Esta tentativa de dotar o filme de um olhar japonês rende boas sequências, algumas memoráveis. Principalmente a de Takahash na estação. É quando ele se dá pela manipulação a que o submete Watanabe. E estaca-se na plataforma da estação passando ao espectador a dimensão de sua tragédia.

É um instante mágico de cinema e da disciplina do ator nipônico Tsuyoshi Ilhara (“Cartas de Ywo Jima”), que transmite as nuances de seu personagem sem histrionismo.
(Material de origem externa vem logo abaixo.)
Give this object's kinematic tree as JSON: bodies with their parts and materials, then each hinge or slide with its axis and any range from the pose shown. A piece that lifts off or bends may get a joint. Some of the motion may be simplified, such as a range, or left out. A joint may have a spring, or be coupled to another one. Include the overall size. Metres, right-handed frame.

É superlativo numa época em que a interpretação serve apenas ao estrelismo.

Porém, “Corações Sujos” é um filme linear, que recente, na primeira parte, da tipificação do lugarejo, da produção do algodão e do cotidiano dos personagens para situar melhor a história. Entra logo na ação, com cortes rápidos, que turvam as intenções de Takahash, que passa por radical mutação.

Apenas nas duas partes subsequentes, as cenas decantam e as intenções de Watanabe ficam claras. E mostram que Takahash perdeu mais que a honra, perdeu a amada. Nem o tempo o eximiu de culpa pela tragédia provocada pela falsa honra e ética imperial, na qual ele chafurdou.

“Corações Sujos”

Brasil. Thriller. 2010. 115 minutos. Fotografia: Rodrigo Monte. Roteiro: David França Mendes, baseado no livro-reportagem homônimo de Fernando Morais (2000). Direção: Vicente Amorim. Elenco: Tsuyoshi Ihara, Takako Tokiwa, Eiji Okuda, Shure Sugata, Kimiko Yo, Celine Fukumoto, Ken Kaneko.